As a platform holder with an ongoing concern, your argument is flawed.

Since MS controlled Xenix in 1985 and 1986, Bill Gates already had a pro-386 position in 1985 against IBM's protected mode 286-only OS/2 1.x. MS's venture capital invested in SCO.

MS offered Xenix 68K for Apple Lisa/Macintosh XL (with custom MMU) in 1984. MS is already experienced with the 32-bit 68000 + custom MMU Apple Lisa with Xenix 68K offering.

MS's internal email transport was running on 68K Xenix servers before being replaced by MS Exchange.

Apple took over Macintosh XL/Xenix 68K with Macintosh II (1987) and A/UX (1988).

The goal for IBM's OS/2 1.x is to replace MS Xenix 286 and MS-DOS. Remove AT&T's Unix IP.

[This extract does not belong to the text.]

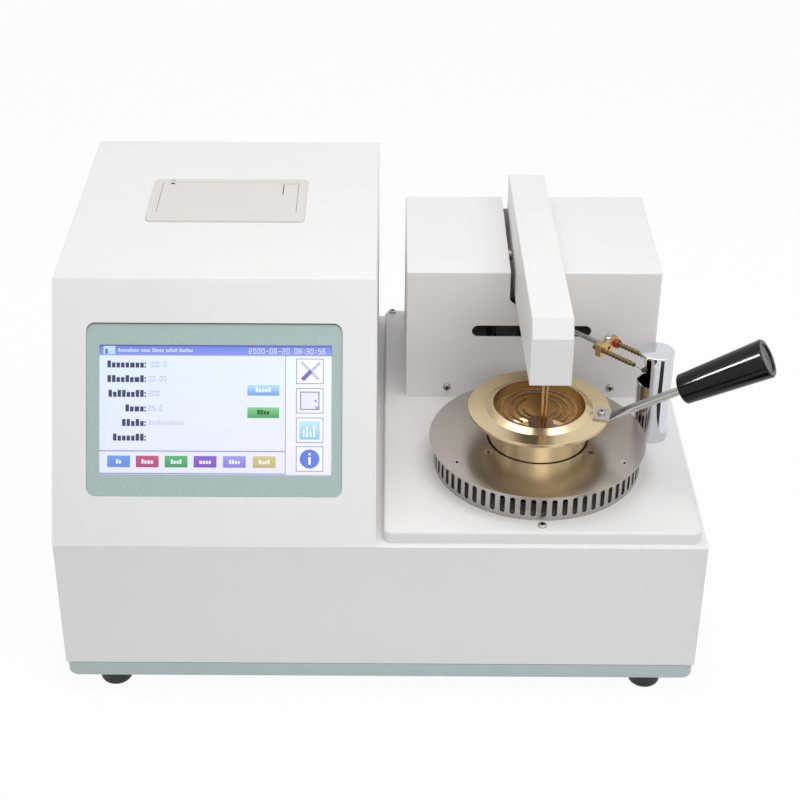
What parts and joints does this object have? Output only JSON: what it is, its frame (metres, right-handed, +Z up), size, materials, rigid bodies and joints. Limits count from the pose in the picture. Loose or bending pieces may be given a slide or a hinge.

For OS/2 3.0 (aka Windows NT), MS hired Dave Culter (DEC VMS, Mica) and his team in 1988.
Windows NT's goal is to replace Xenix 386 and DOS. Remove AT&T's Unix IP.

AT&T's Unix license is expensive, hence MS's and Apple's future OS development can't be made on it. Apple's next-gen OS is just Steve Jobs' NeXTSTEP, which was in development from 1986.

Rich Page, a NeXT cofounder who formerly directed Apple's Lisa team, led a team to develop the hardware, while kernel engineer Avie Tevanian led the development of NeXT's operating system, NeXTSTEP.

NeXTSTEP is effectively a continuation of Apple Lisa (with a custom MMU) and its Xenix option.

Quote:

IBM failed to use the 80286 on its PC line, because the software continued to use the "good old" DOS applications, which did NOT require the 286's protected mode SELECTORS and, in general, all C2-level protections (which weren't entirely used by Windows, to be precise).

Wrong narrative. Refer to IBM Xenix https://winworldpc.com/product/xenix/ibm-pc-100

https://archive.computerhistory.org/resources/text/Oral_History/Intel_386_Design_and_Dev/102702019.05.01.acc.pdf
Title: Intel 386 Microprocessor Design and Development Oral History Panel


Leukhardt: Well we thought that was a key market segment for the 386. It was not a market segment
where the 286 was doing well at all; it was a market segment where the 68000 was cleaning up
principally because the 286 was not viewed as a machine that ran Unix well and the 68000 was viewed
as a natural Unix machine. So when we were working on the 386 definition we wanted it to have as one
of its attributes being able to run Unix well. So that’s one of the things that influenced us in terms of
wanting to have a way to run the 386 as a flat 32-bit machine, and that’s one of the things that led to all
the angst in the definition process about compatibility versus a flat 32bit machine and how they would
coexist.


386's integrated PMMU was a competitive one-up against 68K's Unix. Intel 386 went beyond #Metoo R&D since Unix 68K+MMU had separate chips prior to 1987's 68030.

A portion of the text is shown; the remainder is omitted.